Holden spoke presumably from a mental hospital or some treatment center. He tries to create a coherent record of how he got from a lousy childhood to a controlled environment where someone would try to “cure” him. Similarly, I spent one luxurious summer reading through Marcel Proust’s Swann’s Way before my senior year of high school. I pondered these two accounts, Holden’s attempt to process his insanity and Proust’s belief that it could all begin with the taste of a madeleine, like the Rosebud sled in Citizen Kane, one of my favorite films.
In my fall semester of college, I was diagnosed with bipolar disorder and had to suddenly parse out symptoms I had experienced most of my eighteen years. To help my therapist, I read old journals, emails, asked my friends and family to clarify my memory’s blind spots. I sorted through my very own existence, trying to write a coherent narrative (“patient history”) that would help me pull out of my emotional agony. And eventually I did.
When I started writing more seriously, I thought back to Proust and Salinger and to two of my recent favorite novels, Donna Tartt’s The Goldfinch (2013) and The Secret History (1992). Each narrator uses a similar framework. Theo, the hero of The Goldfinch, attempts to make sense of the trauma that has dominated his life since the day his mother was killed in a terrorist attack when he was a young teenager. Likewise, The Secret History is an account by protagonist and narrator, Richard, of the intense friendships he had in college. As I have sought to define my own writer’s voice, these books have influenced my fiction for young adults.
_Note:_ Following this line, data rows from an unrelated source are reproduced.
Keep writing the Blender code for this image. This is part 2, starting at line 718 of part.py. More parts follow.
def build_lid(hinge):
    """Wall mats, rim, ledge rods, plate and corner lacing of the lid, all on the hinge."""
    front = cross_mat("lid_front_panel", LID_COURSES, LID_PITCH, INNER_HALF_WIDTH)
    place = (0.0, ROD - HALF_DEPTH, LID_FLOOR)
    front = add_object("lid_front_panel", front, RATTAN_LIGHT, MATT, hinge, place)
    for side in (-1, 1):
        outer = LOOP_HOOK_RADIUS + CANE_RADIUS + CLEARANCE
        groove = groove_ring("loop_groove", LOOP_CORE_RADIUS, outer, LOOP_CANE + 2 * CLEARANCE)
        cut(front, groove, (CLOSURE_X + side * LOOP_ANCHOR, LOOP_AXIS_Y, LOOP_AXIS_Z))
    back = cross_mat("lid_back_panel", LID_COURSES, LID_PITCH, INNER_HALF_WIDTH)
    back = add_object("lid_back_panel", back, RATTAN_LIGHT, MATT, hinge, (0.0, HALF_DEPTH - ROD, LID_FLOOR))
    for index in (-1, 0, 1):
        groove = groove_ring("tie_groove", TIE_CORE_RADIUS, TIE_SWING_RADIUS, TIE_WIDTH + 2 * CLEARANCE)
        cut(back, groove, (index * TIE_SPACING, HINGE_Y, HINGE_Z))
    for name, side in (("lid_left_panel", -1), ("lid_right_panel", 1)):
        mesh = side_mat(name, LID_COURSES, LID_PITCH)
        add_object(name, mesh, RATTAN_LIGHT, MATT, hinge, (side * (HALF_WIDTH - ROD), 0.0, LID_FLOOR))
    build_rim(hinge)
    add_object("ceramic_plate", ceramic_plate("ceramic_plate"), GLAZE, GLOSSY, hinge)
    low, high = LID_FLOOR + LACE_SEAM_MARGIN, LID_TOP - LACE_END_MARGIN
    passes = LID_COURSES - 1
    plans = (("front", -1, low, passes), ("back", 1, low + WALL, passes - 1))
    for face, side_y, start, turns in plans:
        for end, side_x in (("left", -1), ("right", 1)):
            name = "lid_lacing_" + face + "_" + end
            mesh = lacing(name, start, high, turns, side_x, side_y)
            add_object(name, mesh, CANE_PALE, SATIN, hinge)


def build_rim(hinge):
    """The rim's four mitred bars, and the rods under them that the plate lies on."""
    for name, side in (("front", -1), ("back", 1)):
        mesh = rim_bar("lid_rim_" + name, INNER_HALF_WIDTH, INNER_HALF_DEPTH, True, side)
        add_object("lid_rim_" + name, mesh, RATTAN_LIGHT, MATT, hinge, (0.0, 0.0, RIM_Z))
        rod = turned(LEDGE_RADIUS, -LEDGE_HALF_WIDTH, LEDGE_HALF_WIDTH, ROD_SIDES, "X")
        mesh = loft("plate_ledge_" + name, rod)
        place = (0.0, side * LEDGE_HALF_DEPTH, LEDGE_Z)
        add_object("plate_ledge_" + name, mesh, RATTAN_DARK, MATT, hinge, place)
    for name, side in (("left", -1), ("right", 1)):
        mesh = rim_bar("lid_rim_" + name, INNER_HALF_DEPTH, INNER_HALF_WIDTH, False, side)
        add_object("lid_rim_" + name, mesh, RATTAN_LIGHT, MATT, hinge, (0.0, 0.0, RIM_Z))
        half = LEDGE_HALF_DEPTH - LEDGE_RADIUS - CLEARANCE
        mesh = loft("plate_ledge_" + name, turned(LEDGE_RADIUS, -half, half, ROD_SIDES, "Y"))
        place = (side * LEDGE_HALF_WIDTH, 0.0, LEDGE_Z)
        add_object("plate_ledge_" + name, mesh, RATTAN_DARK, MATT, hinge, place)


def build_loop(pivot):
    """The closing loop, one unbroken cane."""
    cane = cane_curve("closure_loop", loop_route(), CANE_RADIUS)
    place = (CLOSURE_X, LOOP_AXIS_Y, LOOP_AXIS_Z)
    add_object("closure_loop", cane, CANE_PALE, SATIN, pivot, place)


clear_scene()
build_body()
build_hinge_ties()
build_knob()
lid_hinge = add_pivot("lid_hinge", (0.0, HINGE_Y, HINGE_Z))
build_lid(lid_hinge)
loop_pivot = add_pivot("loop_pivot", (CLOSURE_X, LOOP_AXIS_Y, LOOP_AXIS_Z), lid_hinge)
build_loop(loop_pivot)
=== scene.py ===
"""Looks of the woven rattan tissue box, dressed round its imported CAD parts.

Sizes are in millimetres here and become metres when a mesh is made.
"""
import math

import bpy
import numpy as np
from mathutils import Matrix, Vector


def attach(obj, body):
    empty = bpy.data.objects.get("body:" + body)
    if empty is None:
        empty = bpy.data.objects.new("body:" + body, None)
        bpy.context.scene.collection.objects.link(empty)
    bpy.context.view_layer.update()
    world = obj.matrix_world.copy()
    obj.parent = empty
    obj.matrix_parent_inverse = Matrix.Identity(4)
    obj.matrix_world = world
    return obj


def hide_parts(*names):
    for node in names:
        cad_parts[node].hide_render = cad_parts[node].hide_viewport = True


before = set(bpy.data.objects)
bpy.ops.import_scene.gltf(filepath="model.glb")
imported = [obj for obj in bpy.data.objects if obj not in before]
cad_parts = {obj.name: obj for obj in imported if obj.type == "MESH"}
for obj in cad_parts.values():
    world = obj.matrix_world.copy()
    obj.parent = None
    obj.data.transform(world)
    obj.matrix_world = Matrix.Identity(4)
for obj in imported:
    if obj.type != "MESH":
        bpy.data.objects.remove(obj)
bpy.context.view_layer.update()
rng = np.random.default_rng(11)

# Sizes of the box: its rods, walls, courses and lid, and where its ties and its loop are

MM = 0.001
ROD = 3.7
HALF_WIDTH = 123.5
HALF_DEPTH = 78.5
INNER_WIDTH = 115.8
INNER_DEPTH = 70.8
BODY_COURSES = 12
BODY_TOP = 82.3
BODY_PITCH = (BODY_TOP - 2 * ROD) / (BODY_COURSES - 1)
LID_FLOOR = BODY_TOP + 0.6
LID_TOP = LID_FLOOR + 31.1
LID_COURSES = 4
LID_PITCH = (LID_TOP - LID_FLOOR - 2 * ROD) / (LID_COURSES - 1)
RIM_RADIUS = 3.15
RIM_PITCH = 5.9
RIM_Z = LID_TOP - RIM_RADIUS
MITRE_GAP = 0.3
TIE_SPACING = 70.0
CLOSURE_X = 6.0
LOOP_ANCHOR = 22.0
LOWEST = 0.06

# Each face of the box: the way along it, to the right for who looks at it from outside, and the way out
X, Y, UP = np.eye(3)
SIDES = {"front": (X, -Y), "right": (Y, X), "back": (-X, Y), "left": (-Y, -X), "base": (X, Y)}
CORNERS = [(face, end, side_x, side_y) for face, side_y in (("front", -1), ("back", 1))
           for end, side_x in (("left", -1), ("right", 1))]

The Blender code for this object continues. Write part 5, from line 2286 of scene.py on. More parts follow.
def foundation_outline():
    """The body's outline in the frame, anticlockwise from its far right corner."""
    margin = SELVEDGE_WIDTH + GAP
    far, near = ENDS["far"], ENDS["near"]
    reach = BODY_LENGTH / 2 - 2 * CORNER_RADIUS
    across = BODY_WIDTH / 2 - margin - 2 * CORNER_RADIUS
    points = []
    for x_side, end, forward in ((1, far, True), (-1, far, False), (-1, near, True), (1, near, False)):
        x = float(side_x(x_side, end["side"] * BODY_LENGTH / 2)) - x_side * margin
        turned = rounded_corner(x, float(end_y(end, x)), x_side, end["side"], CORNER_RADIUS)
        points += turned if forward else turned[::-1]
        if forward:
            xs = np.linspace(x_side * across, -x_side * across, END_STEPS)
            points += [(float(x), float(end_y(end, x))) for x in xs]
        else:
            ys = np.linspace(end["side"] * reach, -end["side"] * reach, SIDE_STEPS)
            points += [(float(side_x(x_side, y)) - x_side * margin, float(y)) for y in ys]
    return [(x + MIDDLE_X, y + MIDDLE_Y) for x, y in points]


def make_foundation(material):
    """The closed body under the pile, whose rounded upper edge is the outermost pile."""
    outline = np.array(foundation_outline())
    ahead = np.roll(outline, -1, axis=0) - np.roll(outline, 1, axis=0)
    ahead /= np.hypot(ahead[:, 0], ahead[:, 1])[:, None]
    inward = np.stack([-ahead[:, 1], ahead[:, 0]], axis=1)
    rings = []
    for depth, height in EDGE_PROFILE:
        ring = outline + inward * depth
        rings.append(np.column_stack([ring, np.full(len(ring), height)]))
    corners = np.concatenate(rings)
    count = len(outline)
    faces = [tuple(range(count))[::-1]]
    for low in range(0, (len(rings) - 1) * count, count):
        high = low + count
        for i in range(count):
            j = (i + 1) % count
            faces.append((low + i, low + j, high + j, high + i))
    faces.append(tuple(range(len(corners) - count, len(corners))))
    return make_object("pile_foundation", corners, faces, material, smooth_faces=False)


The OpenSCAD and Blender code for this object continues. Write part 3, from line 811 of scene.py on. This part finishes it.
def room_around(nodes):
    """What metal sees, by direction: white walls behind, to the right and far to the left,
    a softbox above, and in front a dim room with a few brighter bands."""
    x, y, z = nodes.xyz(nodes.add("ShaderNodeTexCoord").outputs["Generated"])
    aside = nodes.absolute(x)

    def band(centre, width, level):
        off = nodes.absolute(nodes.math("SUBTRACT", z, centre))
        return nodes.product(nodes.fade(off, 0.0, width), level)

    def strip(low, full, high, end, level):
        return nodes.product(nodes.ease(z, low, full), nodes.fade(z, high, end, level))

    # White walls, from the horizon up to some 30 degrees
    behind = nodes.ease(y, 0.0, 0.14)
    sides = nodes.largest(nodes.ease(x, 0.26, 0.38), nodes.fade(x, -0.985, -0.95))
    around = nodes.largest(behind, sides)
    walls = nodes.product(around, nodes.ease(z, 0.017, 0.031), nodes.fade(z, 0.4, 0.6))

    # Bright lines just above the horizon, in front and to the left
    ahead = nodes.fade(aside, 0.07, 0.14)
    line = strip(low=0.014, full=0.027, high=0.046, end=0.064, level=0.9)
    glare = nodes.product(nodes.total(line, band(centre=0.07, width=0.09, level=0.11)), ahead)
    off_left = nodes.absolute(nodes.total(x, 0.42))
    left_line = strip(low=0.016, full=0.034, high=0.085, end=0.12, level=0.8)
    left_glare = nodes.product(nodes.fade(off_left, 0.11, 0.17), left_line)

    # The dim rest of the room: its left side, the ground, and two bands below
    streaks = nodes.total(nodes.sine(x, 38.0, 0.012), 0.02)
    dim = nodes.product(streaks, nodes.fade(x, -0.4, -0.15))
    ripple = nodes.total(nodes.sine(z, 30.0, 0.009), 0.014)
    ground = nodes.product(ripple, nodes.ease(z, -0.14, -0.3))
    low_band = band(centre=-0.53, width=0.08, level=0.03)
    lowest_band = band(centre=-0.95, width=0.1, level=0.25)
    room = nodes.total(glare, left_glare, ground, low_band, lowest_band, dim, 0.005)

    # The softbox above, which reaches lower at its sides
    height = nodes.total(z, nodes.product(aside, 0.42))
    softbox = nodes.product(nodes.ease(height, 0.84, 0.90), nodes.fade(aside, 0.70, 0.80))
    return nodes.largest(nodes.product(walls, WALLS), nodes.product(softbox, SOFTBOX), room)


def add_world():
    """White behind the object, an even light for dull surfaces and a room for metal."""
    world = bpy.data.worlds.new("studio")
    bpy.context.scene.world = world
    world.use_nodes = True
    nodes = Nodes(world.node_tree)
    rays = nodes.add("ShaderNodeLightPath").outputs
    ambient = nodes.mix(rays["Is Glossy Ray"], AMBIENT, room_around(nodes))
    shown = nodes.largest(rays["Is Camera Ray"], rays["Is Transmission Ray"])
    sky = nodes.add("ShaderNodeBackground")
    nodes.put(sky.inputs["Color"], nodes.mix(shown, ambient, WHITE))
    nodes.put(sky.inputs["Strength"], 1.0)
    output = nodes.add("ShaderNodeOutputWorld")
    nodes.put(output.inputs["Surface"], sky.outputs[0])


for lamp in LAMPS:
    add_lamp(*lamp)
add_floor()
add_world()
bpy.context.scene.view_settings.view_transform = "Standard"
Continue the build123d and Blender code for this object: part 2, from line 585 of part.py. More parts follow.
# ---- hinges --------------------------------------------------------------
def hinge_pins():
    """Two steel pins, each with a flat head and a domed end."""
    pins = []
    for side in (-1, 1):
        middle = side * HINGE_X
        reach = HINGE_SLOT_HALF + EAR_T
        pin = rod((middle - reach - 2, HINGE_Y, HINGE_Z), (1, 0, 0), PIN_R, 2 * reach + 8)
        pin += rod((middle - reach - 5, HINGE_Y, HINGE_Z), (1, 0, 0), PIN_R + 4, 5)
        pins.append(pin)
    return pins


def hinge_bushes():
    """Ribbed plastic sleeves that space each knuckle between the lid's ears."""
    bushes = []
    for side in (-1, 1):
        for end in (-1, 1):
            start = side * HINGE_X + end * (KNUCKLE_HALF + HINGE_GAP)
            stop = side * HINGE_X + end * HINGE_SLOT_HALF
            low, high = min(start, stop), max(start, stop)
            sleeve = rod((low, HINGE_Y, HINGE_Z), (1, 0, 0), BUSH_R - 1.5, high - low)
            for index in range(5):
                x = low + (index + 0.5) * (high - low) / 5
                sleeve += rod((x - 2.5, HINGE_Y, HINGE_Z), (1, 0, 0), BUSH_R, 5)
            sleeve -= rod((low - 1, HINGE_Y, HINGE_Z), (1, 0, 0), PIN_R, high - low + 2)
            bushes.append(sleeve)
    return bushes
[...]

Many young adult novels I read are written in present tense. The events are happening to the characters in real time. Yet I have resisted using the present tense because adolescence is one of the very first times we start looking at our lives as a story—one we can write to sort out our past, and define our own future. In the opening paragraphs of the contemporary YA romance I am writing, Charlotte notes how her mental health challenges are packaged to fit into her father’s journey from Appalachian son to decorated marine, law student, and congressman running for the presidency. Charlotte’s attempt to take control of her life and her narrative—moving from being just a secondary character in other people’s stories to the protagonist of her journey—makes her a dynamic heroine. Charlotte has always wanted to be a writer, but in this novel, she realizes how she can be the author of her image, her relationships, and her future. One of the messages I want to convey to young adult readers is that you don’t have to be defined by anyone else. You can be the author of your own life.
To return to The Fault in Our Stars, Hazel’s narration is so important because it implies that Hazel, at least for some time, has survived, that she has processed her grief and can view an extraordinarily painful chapter of her life with hindsight, that she can write Gus’ story, not someone who did not know him. Hazel’s story is a memorial to Gus. Through Hazel, Gus will be remembered as more than just an anonymous statistic or a handsome face in a newspaper obituary picture. He will be remembered as the complicated young man who taught her to walk straight into the war zone that first—and last—love envelops us in. As much as Hazel’s story focuses on Gus, the last lines show her own growth as she has learned to embrace love and intimacy. She will die one day. So will the reader. So live life and make it your own. Write your story. That is the kind of message I strive to convey in my fiction.
Works Cited
Green, John. The Fault in Our Stars. Penguin, 2012.
Salinger, J. D. The Catcher in the Rye. Little, Brown, 1951.